An innovative scheme will supercharge efforts towards Aotearoa New Zealand becoming Predator Free by 2050 and provide training for up to 51 apprentices, Minister of Conservation Kiritapu Allan says.
Supported by $4.5 million of Jobs for Nature funding, the scheme is designed and delivered by the Predator Free New Zealand Trust. It will increase the number of experienced predator control specialists by funding apprenticeships across the country through partnerships with specialist pest control companies, eco-sanctuaries, and large landscape scale projects. Support staff will also be employed to coordinate the programme.
“The Predator Free apprentice scheme is a fantastic example of how the programme can help to protect nature, create nature-based jobs, and deliver a lasting conservation legacy in communities,” Kiritapu Allan said.
It is expected apprentices will come from a range of backgrounds and experiences, and jobs will be targeted at those who are looking for work and wishing to re-train in predator control and conservation.
They will be placed with experienced practitioners to undergo a two-year training programme with the aim of establishing a career in animal pest management.
During their apprenticeship they will complete the NZQA Certificate in Pest Operations (Level 3), various other industry qualifications, and learn directly from experienced pest control specialists. They will also provide local on-the-ground support to conservation community groups, landowners, and other projects.
Predator Free New Zealand Trust’s General Manager Jessi Morgan said that New Zealand has the highest rate of threatened species in the world.
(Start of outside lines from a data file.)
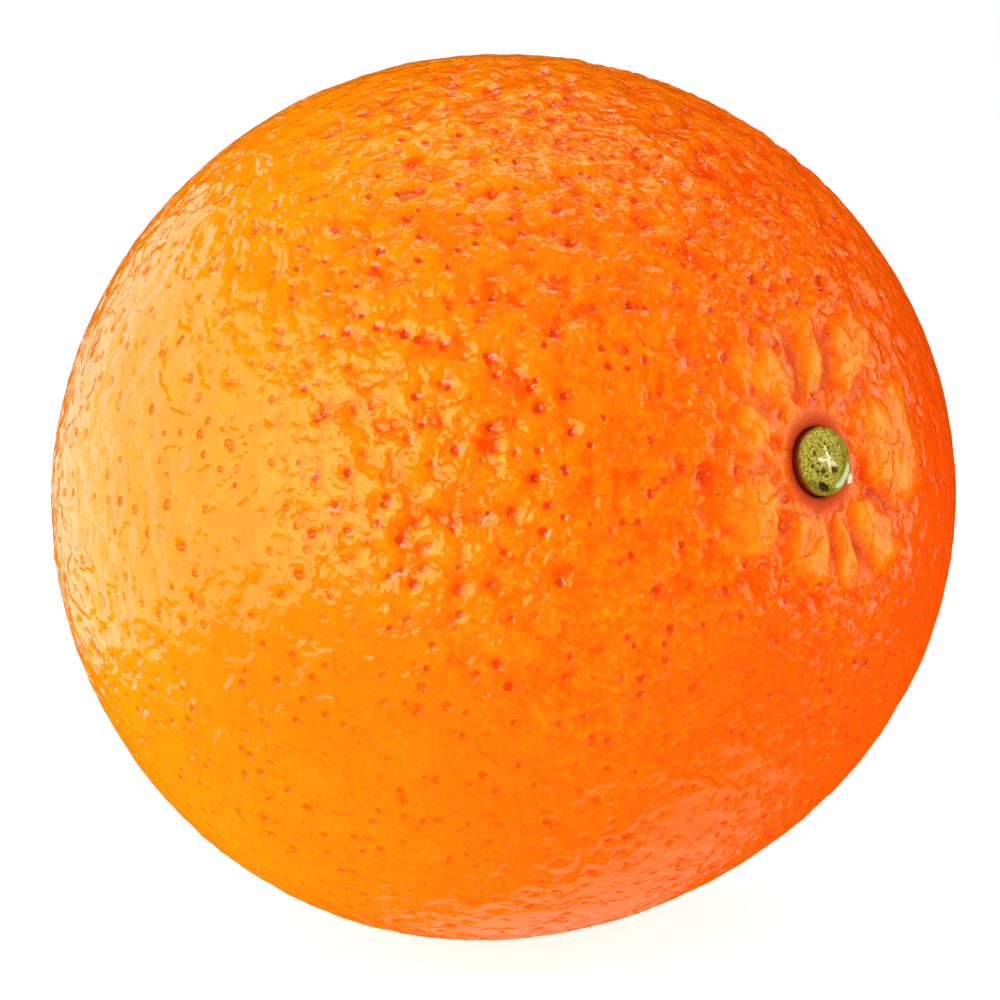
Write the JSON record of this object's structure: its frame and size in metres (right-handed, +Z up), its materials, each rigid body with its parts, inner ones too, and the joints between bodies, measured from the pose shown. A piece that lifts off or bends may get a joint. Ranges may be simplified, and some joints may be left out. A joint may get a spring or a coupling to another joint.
{
  "type": "orange",
  "caption": "Whole orange as picked, lying on its side on a small flat spot, with the dry green stem button in a lobed hollow at one end.",
  "frame": {"origin": "centre of the bounding box's bottom, in the plane of the small flat spot that the fruit lies on", "axes": "+Z up; the fruit's axis lies in the XZ plane, with the stem end towards +X and 10.3 degrees above the level"},
  "size_m": [0.0814, 0.0774, 0.0771],
  "materials": {
    "peel": "waxy orange citrus peel, semi-gloss, pitted with oil-gland pores",
    "calyx": "dry olive green calyx with a corky pale yellow scar, matt"
  },
  "bodies": {
    "root": {"fruit": "peel", "stem_button": "calyx"}
  },
  "joints": []
}
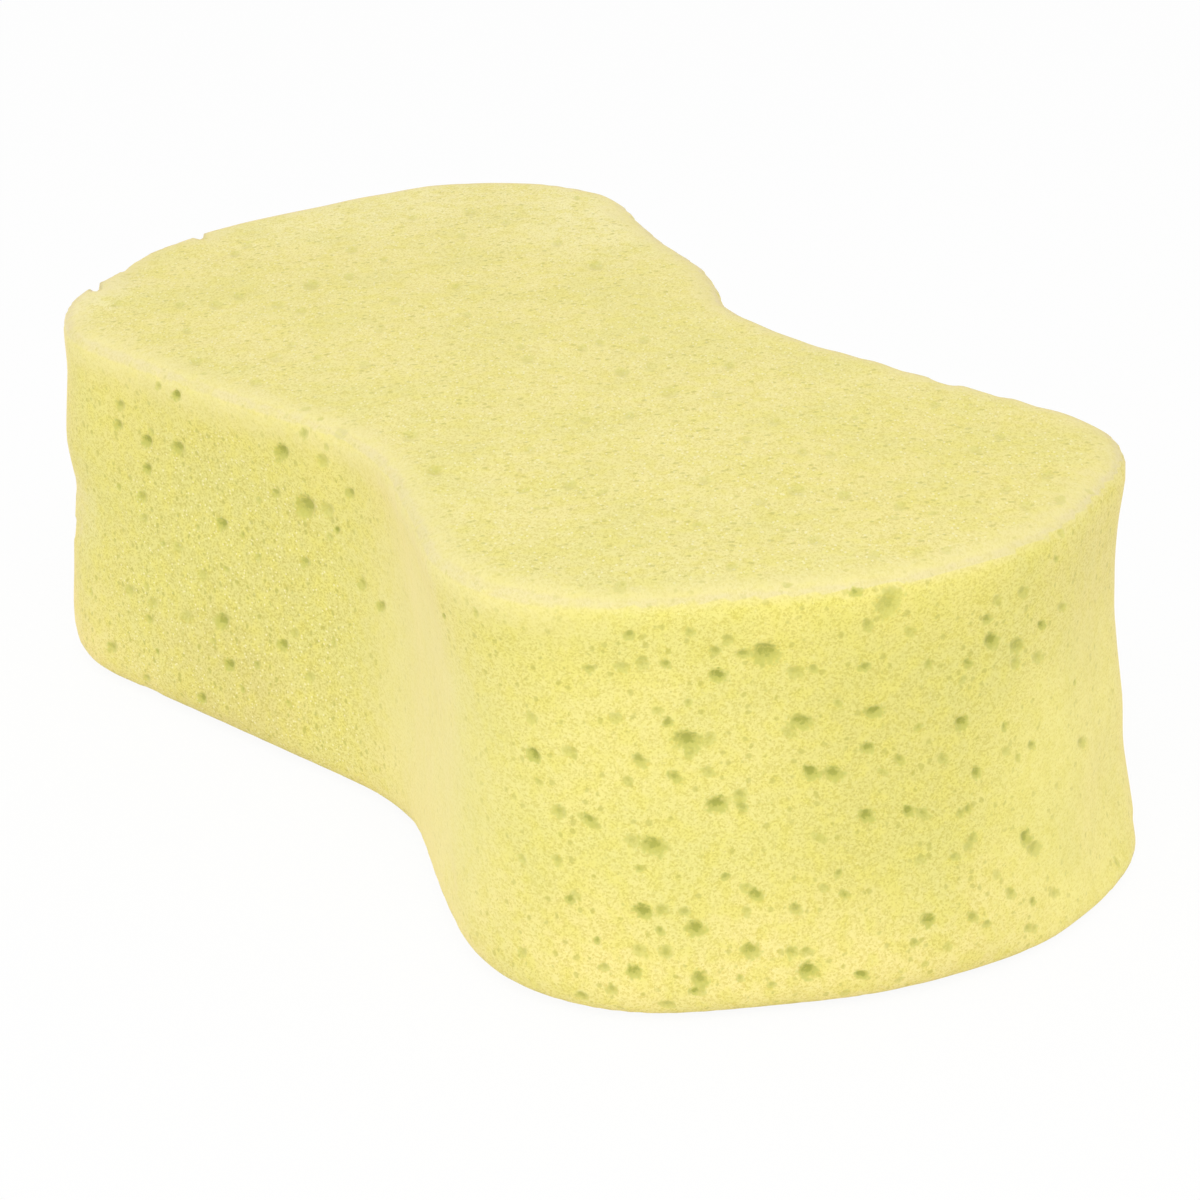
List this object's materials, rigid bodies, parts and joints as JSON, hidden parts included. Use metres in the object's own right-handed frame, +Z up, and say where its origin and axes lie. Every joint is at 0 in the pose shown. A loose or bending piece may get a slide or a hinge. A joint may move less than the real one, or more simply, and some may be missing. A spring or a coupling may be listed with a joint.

“We formed the Predator Free NZ Trust too encourage, support and connect New Zealanders in their efforts to control and remove introduced predators (including rats, possums, mustelids and feral cats) from Aotearoa so our native species can thrive.”
In addition to apprentices, up to four support roles will be created to oversee the programme delivery.
“This is a really exciting initiative,” Kiritapu Allan said. “It is about helping local economic growth and providing much-needed career opportunities in our post-Covid world.”
“By increasing the number of predator control specialists in the field we can supercharge the important work already being undertaken by other agencies, community groups, and individuals.”
Apprenticeships will be advertised locally by the host organisations. Some candidates will also be identified through local networks in affected communities. Jobs in the support team will be advertised through the Predator Free New Zealand Trust.